■ SUPPLIED MATERIAL ■
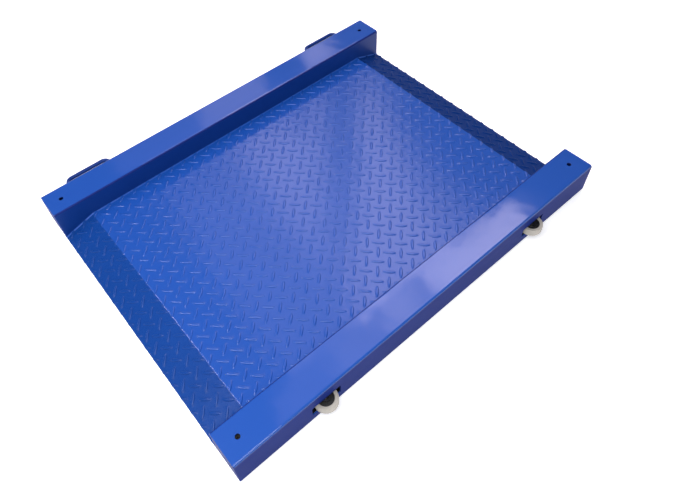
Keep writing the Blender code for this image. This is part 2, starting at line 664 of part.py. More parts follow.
def build_cables(box_bottom, box_top):
    """Four cell cables: two along the back rail, and two along the front rail and through the conduit."""
    cell_end = FOOT_X + CELL_FOOT_OFFSET - CELL_LENGTH - GAP
    box_end = BOX_LENGTH / 2 + GAP
    upper = (box_bottom + box_top) / 2 + BOX_HEIGHT * 0.2
    lower = (box_bottom + box_top) / 2 - BOX_HEIGHT * 0.2
    step = CABLE_BEND * 2.5
    for side, way in (("left", -1), ("right", 1)):
        back = [
            (way * cell_end, BACK_RAIL_Y, CABLE_Z),
            (way * (cell_end - step), BACK_RAIL_Y, CABLE_Z),
            (way * (cell_end - step * 2), BACK_RAIL_Y, upper),
            (way * box_end, BACK_RAIL_Y, upper),
        ]
        tube(f"back_{side}_cell_cable", rounded(back, CABLE_BEND), CABLE_RADIUS, GREY_SHEATH)
        lane_y = FRONT_RAIL_Y + CABLE_LANE
        lane_x = CONDUIT_X + way * CABLE_SPACING
        box_y = BACK_RAIL_Y + way * BOX_WIDTH * 0.25
        front = [
            (way * cell_end, FRONT_RAIL_Y, CABLE_Z),
            (way * (cell_end - CABLE_BEND), FRONT_RAIL_Y, CABLE_Z),
            (way * (cell_end - CABLE_BEND * 2), lane_y, CABLE_Z),
            (lane_x + way * step * 2, lane_y, CABLE_Z),
            (lane_x + way * step, lane_y, CONDUIT_Z),
            (lane_x, lane_y, CONDUIT_Z),
            (lane_x, box_y, CONDUIT_Z),
            (lane_x, box_y, lower),
            (box_end, box_y, lower),
        ]
        tube(f"front_{side}_cell_cable", rounded(front, CABLE_BEND * 0.8), CABLE_RADIUS, GREY_SHEATH)


build_deck()
build_rails()
build_corners()
build_wheels()
build_handles()
build_gland()
build_conduit()
build_cables(*build_junction_box())
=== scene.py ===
"""Looks of a drive-through platform scale: blue enamelled steel, a tread-plate deck and two box rails."""

import math

import bmesh
import bpy
from mathutils import Matrix, Vector


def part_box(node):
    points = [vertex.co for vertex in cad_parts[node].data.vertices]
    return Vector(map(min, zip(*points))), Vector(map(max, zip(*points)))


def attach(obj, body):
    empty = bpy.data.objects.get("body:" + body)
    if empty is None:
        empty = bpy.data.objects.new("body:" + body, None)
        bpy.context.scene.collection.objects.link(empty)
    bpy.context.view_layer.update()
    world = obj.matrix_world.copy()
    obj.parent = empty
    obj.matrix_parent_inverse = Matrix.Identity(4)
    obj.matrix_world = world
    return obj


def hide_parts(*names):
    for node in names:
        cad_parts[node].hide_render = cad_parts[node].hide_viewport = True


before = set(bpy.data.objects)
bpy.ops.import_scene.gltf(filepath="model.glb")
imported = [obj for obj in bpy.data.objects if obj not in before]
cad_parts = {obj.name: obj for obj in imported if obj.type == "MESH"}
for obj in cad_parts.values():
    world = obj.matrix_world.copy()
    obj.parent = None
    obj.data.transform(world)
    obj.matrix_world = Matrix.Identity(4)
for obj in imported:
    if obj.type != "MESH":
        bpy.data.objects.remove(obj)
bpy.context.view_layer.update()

# -------------------- places, from the frame
rail_front_low, rail_front_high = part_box("front_rail")
rail_back_low, rail_back_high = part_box("back_rail")
deck_low, deck_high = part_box("deck_plate")
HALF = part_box("front_right_end_plate")[1].x
FRONT_FACE = rail_front_low.y
LANE_FRONT = rail_front_high.y
LANE_BACK = rail_back_low.y
BACK_FACE = rail_back_high.y
RAIL_FOOT = rail_front_low.z
RAIL_TOP = rail_front_high.z
DECK_TOP = deck_high.z
TOE_FOOT = deck_low.z
CORNERS = ("front_left", "front_right", "back_left", "back_right")
SIDES = ("left", "right")

# -------------------- sheet metal, in metres
RAIL_SHEET = 0.003
RAIL_BEND = 0.005
END_EDGE = 0.0014            # dressed weld round a rail's end
DECK_SHEET = 0.006
DECK_BEND = 0.014
RAMP_LENGTH = 0.092
TOE_THICKNESS = 0.003
KEY_HOLE_RADIUS = 0.006
KEY_HOLE_EDGE = 0.0003
SLOT_LENGTH = 0.082          # wheel slots in the front rail's face
SLOT_HEIGHT = 0.035
SLOT_CORNER = 0.004
GLAND_HOLE_RADIUS = 0.0085
HANDLE_BEND = 0.016          # radius of a handle's middle line at its two corners

# -------------------- tread plate
TREAD_PITCH = 0.042          # between like lozenges, along X and along Y
TREAD_START = (0.003, -0.100)
TREAD_LENGTH = 0.035
TREAD_WIDTH = 0.0086
TREAD_HEIGHT = 0.0021
TREAD_RINGS = ((1.00, 0.00), (0.92, 0.36), (0.80, 0.70), (0.60, 0.92), (0.32, 1.00))
TREAD_REACH = 0.020          # flat plate's share of a cell, from its middle along the lozenge

# -------------------- welds
BEAD_LEG = 0.0028
BEAD_RIPPLE = 0.0030         # length of one ripple along a bead
BEAD_STEP = 0.0010

# -------------------- small parts
SCREW_PITCH = 0.00175
HEAD_KNURLS = 48
GASKET = 0.0008
THREAD_RADIUS = 0.006
THREAD_DEPTH = 0.0010
SPIGOT_RADIUS = 0.004
SAME_POINT = 0.00001         # points closer than this count as one


# -------------------- finishes
def linear(colour):
    """An sRGB hex colour as linear red, green, blue and full alpha."""
    channels = [int(colour[place:place + 2], 16) / 255 for place in (1, 3, 5)]
    light = [c / 12.92 if c <= 0.04045 else ((c + 0.055) / 1.055) ** 2.4 for c in channels]
    return (*light, 1.0)


def add(tree, kind, inputs=None, **settings):
    """Adds one node, with its settings, and gives its sockets their values or links."""
    made = tree.nodes.new(kind)
    for setting, value in settings.items():
        setattr(made, setting, value)
    for socket, value in (inputs or {}).items():
        if isinstance(value, bpy.types.NodeSocket):
            tree.links.new(value, made.inputs[socket])
        else:
            made.inputs[socket].default_value = value
    return made


def start_finish(name, **values):
    """A new material: its node tree, its Principled shader and a place in metres on the object."""
    material = bpy.data.materials.new(name)
    material.use_nodes = True
    tree = material.node_tree
    shader = tree.nodes["Principled BSDF"]
    for socket, value in values.items():
        shader.inputs[socket.replace("_", " ")].default_value = value
    place = add(tree, "ShaderNodeTexCoord").outputs["Object"]
    return material, tree, shader, place


def blend_colours(tree, shader, pattern, colour):
    """Base colour that runs between two close colours over a noise pattern."""
    shade = add(tree, "ShaderNodeMix", {0: pattern.outputs["Fac"]}, data_type="RGBA")
    shade.inputs[6].default_value = linear(colour[0])
    shade.inputs[7].default_value = linear(colour[1])
    tree.links.new(shade.outputs[2], shader.inputs["Base Color"])


def vary_roughness(tree, shader, pattern, roughness):
    limits = {"To Min": roughness[0], "To Max": roughness[1]}
    gloss = add(tree, "ShaderNodeMapRange", {"Value": pattern.outputs["Fac"], **limits})
    tree.links.new(gloss.outputs["Result"], shader.inputs["Roughness"])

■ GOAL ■
Quote the listing above from its first line to the line with "if empty is", inclusive, and add nothing.

■ RESPONSE ■
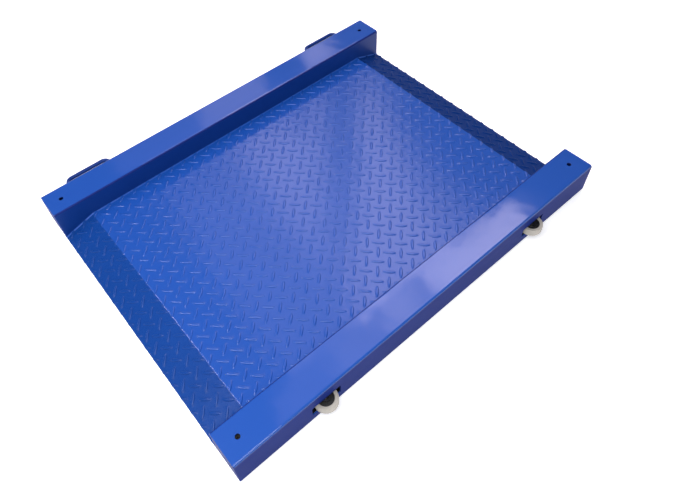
Keep writing the Blender code for this image. This is part 2, starting at line 664 of part.py. More parts follow.
def build_cables(box_bottom, box_top):
    """Four cell cables: two along the back rail, and two along the front rail and through the conduit."""
    cell_end = FOOT_X + CELL_FOOT_OFFSET - CELL_LENGTH - GAP
    box_end = BOX_LENGTH / 2 + GAP
    upper = (box_bottom + box_top) / 2 + BOX_HEIGHT * 0.2
    lower = (box_bottom + box_top) / 2 - BOX_HEIGHT * 0.2
    step = CABLE_BEND * 2.5
    for side, way in (("left", -1), ("right", 1)):
        back = [
            (way * cell_end, BACK_RAIL_Y, CABLE_Z),
            (way * (cell_end - step), BACK_RAIL_Y, CABLE_Z),
            (way * (cell_end - step * 2), BACK_RAIL_Y, upper),
            (way * box_end, BACK_RAIL_Y, upper),
        ]
        tube(f"back_{side}_cell_cable", rounded(back, CABLE_BEND), CABLE_RADIUS, GREY_SHEATH)
        lane_y = FRONT_RAIL_Y + CABLE_LANE
        lane_x = CONDUIT_X + way * CABLE_SPACING
        box_y = BACK_RAIL_Y + way * BOX_WIDTH * 0.25
        front = [
            (way * cell_end, FRONT_RAIL_Y, CABLE_Z),
            (way * (cell_end - CABLE_BEND), FRONT_RAIL_Y, CABLE_Z),
            (way * (cell_end - CABLE_BEND * 2), lane_y, CABLE_Z),
            (lane_x + way * step * 2, lane_y, CABLE_Z),
            (lane_x + way * step, lane_y, CONDUIT_Z),
            (lane_x, lane_y, CONDUIT_Z),
            (lane_x, box_y, CONDUIT_Z),
            (lane_x, box_y, lower),
            (box_end, box_y, lower),
        ]
        tube(f"front_{side}_cell_cable", rounded(front, CABLE_BEND * 0.8), CABLE_RADIUS, GREY_SHEATH)


build_deck()
build_rails()
build_corners()
build_wheels()
build_handles()
build_gland()
build_conduit()
build_cables(*build_junction_box())
=== scene.py ===
"""Looks of a drive-through platform scale: blue enamelled steel, a tread-plate deck and two box rails."""

import math

import bmesh
import bpy
from mathutils import Matrix, Vector


def part_box(node):
    points = [vertex.co for vertex in cad_parts[node].data.vertices]
    return Vector(map(min, zip(*points))), Vector(map(max, zip(*points)))


def attach(obj, body):
    empty = bpy.data.objects.get("body:" + body)
    if empty is None:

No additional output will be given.